When I first saw Charles Paton's will I saw the legacy to his one son and thought "Hmmm, losing no time in the short time he had left," but it's clear from the India Office records Annie has also found that John William Paton was born before his father's marriage in 1820. While Charles did have something of an extracurricular life, he seems to have provided for the resulting children--he would hardly have left the care of his four legitimate little daughters to their older half-sister Jane Ryan (Paton) Martin (1809-1864), had he not already made arrangements for her! He had two known illegitimate children in India--Elizabeth Young Paton at Meerut in 1816, and John William Paton in Calcutta in 1819 (as Annie found). Elizabeth Young Paton was too young to marry in 1830, so likely had died; Charles asked his male executors Joseph Calder, Robert Cunningham Paton, and William Henderson to provide for John William; whatever became of him, I wonder? After Charles Paton's death, the Martins--who were to have plenty of children of their own--seem to have sent some or all of the four little girls to Scotland for schooling. I may have seen Helen and Jessie at a school in Old Machar, Aberdeenshire (although birthplace was given as Scotland, everybody's on the page was). Of course Helen had returned to India by 1845. She was "of Park Street" in her marriage record at St. Andrew's Kirk, Calcutta; wonder whose house she was married from? That too would be of interest.
Daughters of Charles and Christian (Henderson) Paton were:
1. Mary Nicol Paton (1821-1834), bur in Lonmay kirkyard--far from her native tropics--with her double great-grandparents William and Christian (Scott) Paton.
2. Christian Mackenzie Paton (1823-1857), later of Cawnpore; she, her husband Col. Edwin Montagu Rees Wiggens (1819-1857; m. 1841) and their two youngest children were all killed in the Indian Mutiny.
3. Helen Davidson Paton (1825-1913), d. Chatham Kent 5 Feb 1913. Very short death notice, THE TIMES, 7-8 Feb 1913, p. 1 ("WALLACE.--On the 5th inst., at Chatham, HELEN DAVIDSON WALLACE, widow of the late Alexander Wallace, Esq., of Peterhead, afterwards of Calcutta, and daughter of the late Capt. Charles Paton, East India Company's service, in her 88th year"). She is seen in 1881 (already a widow), a visitor in the Fraserburgh household of her Paton cousin Mary Forbes Wemyss (c1810-1882); in 1891 and 1901, boarding in Paddington, London. My paternal grandmother Hilda Margaret Rose (Thomas) Otto (1869-1952) last saw her Aug 1910 Rochester, Kent after the funeral of Hilda's mother, Mrs Wallace's eldest daughter Christian Jeannette (Wallace) Thomas (1846-1910). Helen was seated in the Thomas parlor, eating little cucumber sandwiches from a glass plate someone had made up and brought over to her.

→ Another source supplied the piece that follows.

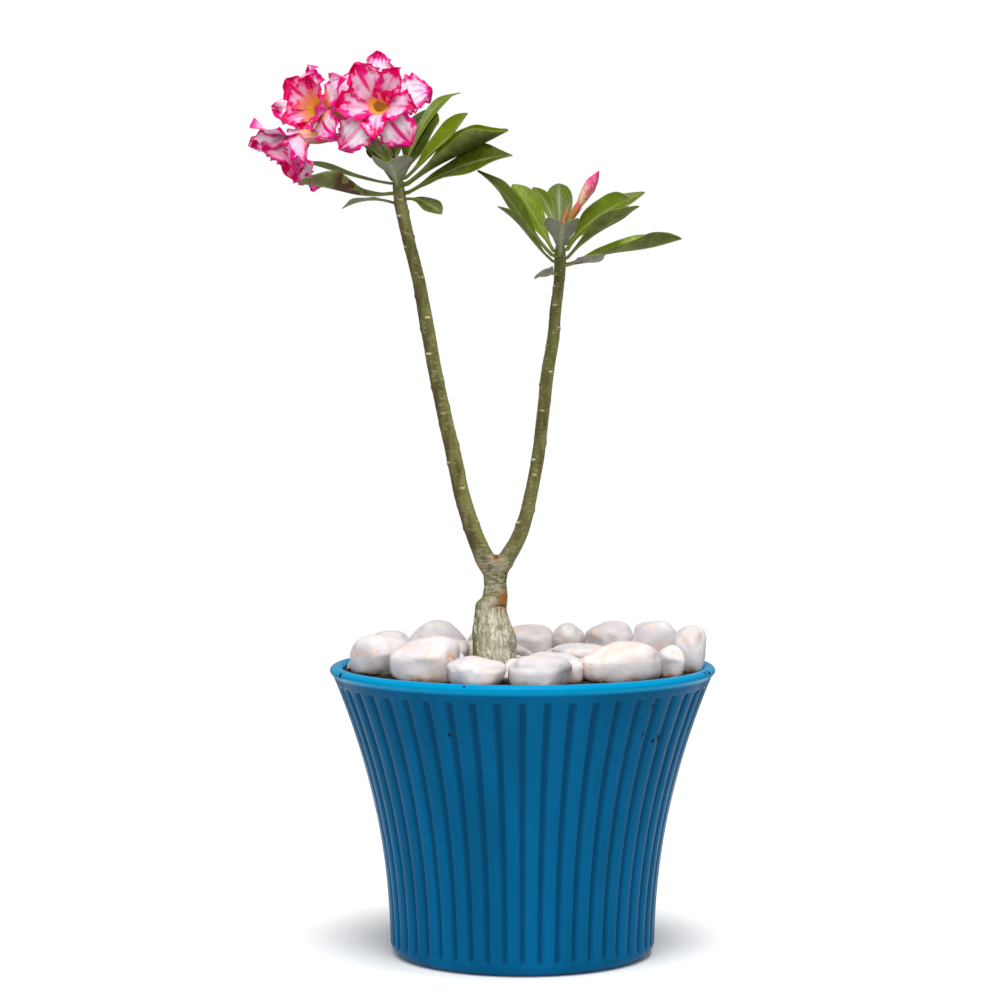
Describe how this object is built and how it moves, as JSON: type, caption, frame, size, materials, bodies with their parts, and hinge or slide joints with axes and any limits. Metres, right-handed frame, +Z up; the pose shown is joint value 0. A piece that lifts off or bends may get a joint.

Her estate, settled in June 1913 by her son Charles William Wallace Esq, came to £4007, 11s. 4d.
4. Elizabeth Jessie Paton (1827-1880) d. Kensington, unm; left most of her property to niece Louisa Julia Wiggens (1851-1904 unm). One of her two executors was the Fraserburgh solicitor George Wallace, parents known but relation (if any?) to Alexander Wallace is unknown.

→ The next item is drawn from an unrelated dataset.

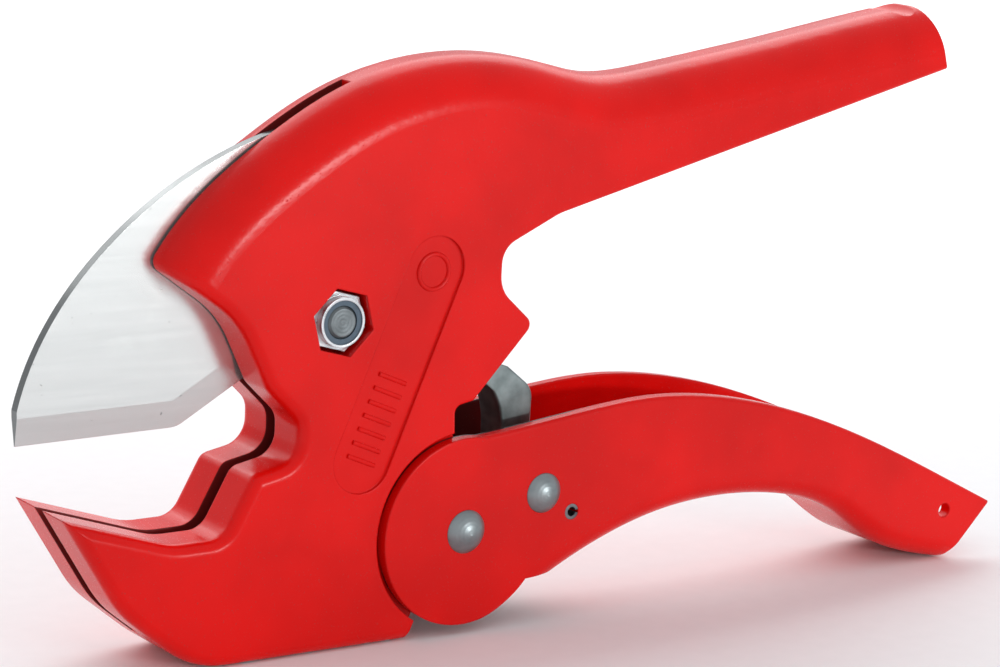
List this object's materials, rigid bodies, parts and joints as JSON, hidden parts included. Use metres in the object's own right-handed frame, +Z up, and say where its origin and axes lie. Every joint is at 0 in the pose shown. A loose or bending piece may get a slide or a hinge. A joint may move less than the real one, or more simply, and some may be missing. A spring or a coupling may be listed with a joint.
{
  "type": "ratchet pipe cutter",
  "caption": "Hand-held ratchet shear for plastic pipe: hooked jaw, swinging blade, sprung lever and pawl.",
  "frame": {"origin": "on the ground under the middle of the tool's bounding box, standing on its belly and lever tip", "axes": "+X back towards the handles, +Z up, -Y the nut's side"},
  "size_m": [0.2173, 0.027, 0.1126],
  "materials": {
    "red_enamel": "gloss enamel on a zinc or aluminium die casting",
    "red_enamel_lever": "gloss enamel on pressed steel",
    "blade_steel": "ground hardened steel, bright",
    "pawl_steel": "dark oil-blackened steel",
    "rivet_steel": "dull grey steel rivet",
    "sleeve_steel": "plain turned steel",
    "washer_steel": "spring steel shim",
    "pin_steel": "rolled spring steel",
    "bolt_zinc": "zinc-plated steel",
    "nut_zinc": "bright zinc-plated steel",
    "lock_ring_nylon": "nylon",
    "spring_wire": "drawn spring wire"
  },
  "bodies": {
    "casting": {"body_casting": "red_enamel", "pivot_bolt": "bolt_zinc", "pivot_nut": "nut_zinc", "nut_lock_ring": "lock_ring_nylon", "blade_washers": "washer_steel", "blade_spring": "spring_wire", "lever_sleeve": "sleeve_steel", "lever_spring": "spring_wire"},
    "blade": {"blade": "blade_steel"},
    "lever": {"lever": "red_enamel_lever", "lever_rivet": "rivet_steel", "pawl_rivet": "rivet_steel", "pawl_spacers": "sleeve_steel", "spring_pin": "pin_steel", "pawl_spring": "spring_wire"},
    "pawl": {"pawl": "pawl_steel"}
  },
  "joints": [
    {"name": "lever_squeeze", "type": "hinge", "parent": "casting", "child": "lever", "pos_m": [-0.0224, 0, 0.0195], "axis": [0, -1, 0], "range_deg": [0, 26], "stiffness_Nm_per_rad": 0.8, "springref_deg": -34.38, "deforming": ["lever_spring"]},
    {"name": "blade_swing", "type": "hinge", "parent": "casting", "child": "blade", "pos_m": [-0.0502, 0, 0.0602], "axis": [0, -1, 0], "range_deg": [-45, 34], "deforming": ["blade_spring"]},
    {"name": "pawl_swing", "type": "hinge", "parent": "lever", "child": "pawl", "pos_m": [-0.0053, 0, 0.025], "axis": [0, -1, 0], "range_deg": [-38, 0], "deforming": ["pawl_spring"]}
  ],
  "couplings": [
    {"joint": "pawl_swing", "follows": "lever_squeeze", "ratio": -1.444}
  ]
}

Extracts from Charles Paton's journal of an 1827 trip from Akyab to Dalet [sic] published as "Journey to Datel [sic] in 1827" in JOURNAL OF THE BURMESE RESEARCH SOCIETY 28:228-31 (not seen), cited in Dr Jacques P. Leider, "Arakan around 1830--Social Distress and Political Instability in the Early British Period," ARAKAN RESEARCH JOURNAL vol 2, online at
www.narinjara.com. Charles Paton and his early fellow Sub-Commissioners in Arakan tried to introduce the Bengali "zamindar" taxation system, a dismal failure in Arakan (which has now renamed Rakhine state by the current government which changed Burma to Myanmar, Rangoon to Yangon).